Poi, Miccichè ha avanzato un appello alla Sovrintendenza affinchè apponga una protezione al pavimento della stanza di Ruggero e sia consentito l’ingresso ai turisti: “Non potere entrare è un peccato; stare lì, a pochi centimetri dai mosaici, si prova un’emozione indescrivibile. In un anno di gestione della Fondazione abbiamo fatto cose impensabili, dall’apertura del portone principale a mostre ideate qui, alla scoperta di realtà sconosciute all’interno del Palazzo. In tutto questo se ho un merito è avere scelto Patrizia Monterosso”.

Ed è lei, il direttore della Fondazione, l’ispiratrice di accostamenti eretici e progetti innovativi per valorizzare in ogni suo aspetto e potenzialità Palazzo dei Normanni; non ultimo, la lettura e l’interpretazione iconologica di simboli che hanno accompagnato la storia millenaria del sito, quasi macchine del tempo che consentono di svelarne i misteri.

“I leoni – ha spiegato Monterosso – dovevano essere rivitalizzati nella doppia prospettiva, passato e presente. La storia non può essere relegata nell’antichità, che pure va spiegata bene e con competenza, ma rivitalizzata nel presente, sfruttando le tecnologie che la modernità ci mette a disposizione, così che la sua eredità sia fruibile da una platea quanto più vasta di persone”.

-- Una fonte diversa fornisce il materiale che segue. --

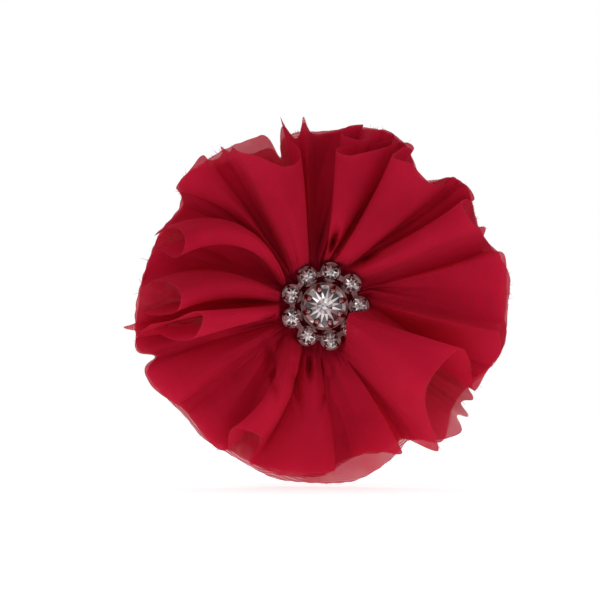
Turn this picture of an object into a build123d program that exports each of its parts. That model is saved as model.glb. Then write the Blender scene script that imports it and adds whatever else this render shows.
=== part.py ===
from build123d import *
import os
from math import acos, atan2, cos, degrees, hypot, radians, sin, tan

# A chiffon flower on an alligator hair clip, in millimetres.
# The pieces are drawn with the flower lying face up: X to the right, Y up the
# flower, Z towards the viewer. At the end they are all turned upright as worn,
# so that the flower faces -Y and the clip is behind it, on the +Y side.
# The origin is on the flower's own axis, on the face of the upper arm that grips the hair.

# Clip: an upper arm glued to the flower, a lower jaw that turns on the pin, and a spring
SHEET = 0.5
ARM_LENGTH = 46.0
ARM_WIDTH = 8.0
ARM_CORNER = 1.6
TIP_X = ARM_LENGTH / 2
PIVOT_X = -8.0
PIVOT_Z = -2.8
PIN_RADIUS = 0.8
PIN_HEAD_RADIUS = 1.25
PIN_HEAD_LENGTH = 0.4
PIN_RUNNING_CLEARANCE = 0.05
EAR_RADIUS = 2.4
EAR_HALF_BASE = 4.6
EAR_GAP = 0.1
JAW_HALF_WIDTH = ARM_WIDTH / 2 - SHEET - EAR_GAP
JAW_EAR_RADIUS = 2.2
TEETH = 8
TOOTH_DEPTH = 0.8
TOOTH_GAP = 0.15
TEETH_START_X = 11.6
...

Così come spiegato da Massetti, i due leoni potrebbero rappresentare l’unica parte superstite della fontana dell’Aula Verde, menzionata dai cronisti di età normanna, i cui portici ospitano la scena della morte di Guglielmo II nella più antica immagine di Palermo, contenuta in una miniatura del “Liber ad honorem Augusti” di Pietro da Eboli, realizzato a Palermo fra il 1195 ed il 1197. Il foro sulla testa dovrebbe corrispondere ad un cannello che faceva entrare e uscire acqua dalla bocca. Il paragone artistico più evidente è con i celeberrimi 12 leoni della fontana dell’Alhambra di Granada.